Based on the play by Australian playwright and actress Rita Kalnejais, the storyline is peppered with laugh-out loud moments even in the darkest of times.
“With my design team, we talked so much about how in every frame we wanted to have an element of humor if it was a heavy scene or an element of drama if it was a humorous scene,” Murphy, who has long worked in theater, told a news conference.
Milla, who dons various wigs including a blue cropped look, wants to enjoys the thrills of first-time love.
“We found a way for the quirkiness of Milla to exist within the darkness of the story,” Scanlen said.
She added she thought “Babyteeth” would appeal to younger audiences, describing Milla as the “most mature” of all the characters.
“She’s negotiating with three very distinct personalities and more often than not when you are at that age and you’re on the brink of womanhood you are trying to navigate your parents who are afraid to let go,” she said.
“Rogue One” and “Captain Marvel” actor Ben Mendelsohn, who plays Milla’s father, described the script as “a beautiful rendering of the finest virtues of Australia”.
“It’s a very powerful love story, and a very life-affirming story by a bunch of pretty contemporary, damaged, messy people,” he said, “That’s a real joy. It’s an incredibly beautiful piece, it makes me want to cry just talking about this film.”

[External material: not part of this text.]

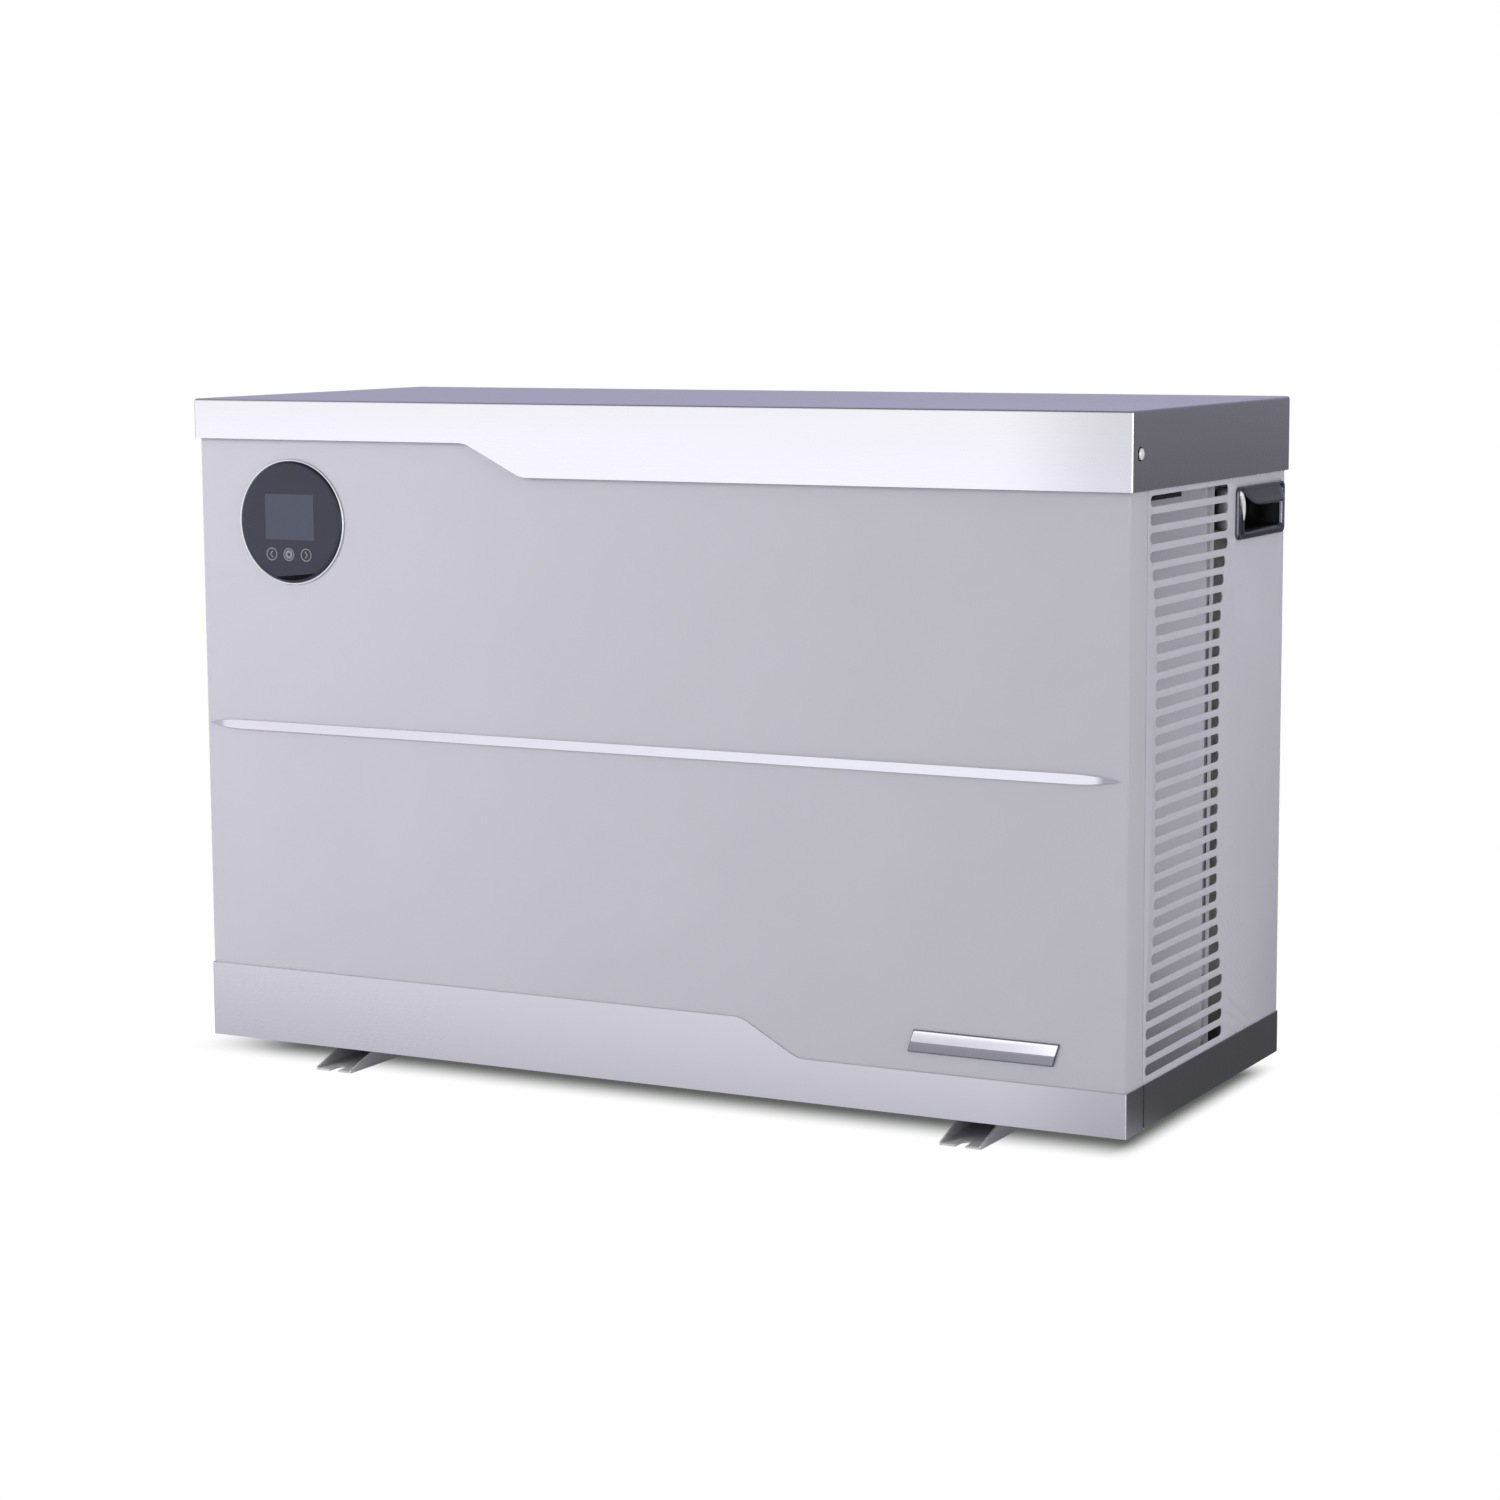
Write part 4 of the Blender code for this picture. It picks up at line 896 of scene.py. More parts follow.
def front_panel():
    mesh = bmesh.new()
    grid = [
        [mesh.verts.new(point(x, y - rise, z)) for z, rise in front_column(x, on_face)]
        for x, y, on_face in front_stations()
    ]
    for a, b in zip(grid, grid[1:]):
        for j in range(len(a) - 1):
            mesh.faces.new((a[j], b[j], b[j + 1], a[j + 1]))
    bmesh.ops.recalc_face_normals(mesh, faces=mesh.faces)
    obj = to_object("front_sheet", mesh)
    # an open sheet has no inside, so its normals may have come out facing back
    if obj.data.polygons[len(obj.data.polygons) // 2].normal.y > 0:
        obj.data.flip_normals()
    thicken(obj, 1.2, -1.0)
    hole = circle(control_x, control_z, 50.5, 64)
    cut(obj, [cutter("display_cut", hole, 30, "front", (0, FACE, 0))])
    finish(obj, PAINT_FRONT, stands_for="front_panel", angle=25)


front_panel()

# ------------------------------------------------------------------ base trim
TRIM_TALL, TRIM_LOW = 78.2, 42.9  # height at the left of the front, and to the right of its step


def trim_front():
    low, high = cad_box("base_trim_front")
    foot = low[2]
    tall, short, right = foot + TRIM_TALL, foot + TRIM_LOW, WIDTH + 20
    step = fillet([(560, tall), (641, tall), (704, short), (right, short)], 8)
    outline = step[1:] + [(right, foot + 120), (step[1][0], foot + 120)]
    trim_cut = cutter("trim_cut", outline, 90, "front", (0, 20, 0))
    outline = [(8.5, short), (90, short), (90, foot + 130), (8.5, foot + 130)]
    left_cut = cutter("left_cut", outline, 20, "side", (-2, 0, 0))
    cuts = [trim_cut, left_cut]
    drop = ("-z", "+z", "+y")
    folded_sheet("trim_front_sheet", low, high, drop, 0.9, 2.2, cuts, "base_trim_front")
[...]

Asked about mixing humor and pain in the script, Kalnejais recounted losing a friend in her 20s.
“I didn’t set out to write this story, it sort of just bubbled out of me,” she said.
“I guess my experience is that when people are in grief or having a really intense time they’re so funny – like you have to be funny to get through it and it kind of brings you closer together.”
Murphy is one of just two female directors out of a total 21 competing for the festival’s Golden Lion Prize.
Asked about the gender disparity in the film industry, she said: “It’s a real struggle always having to answer questions about being a female filmmaker.
“I feel like it takes away from the artistry of what we’re trying to do… and it also continues the mythology of the great male director and his poetic process and we’re constantly having to talk about the struggle and the hardship.”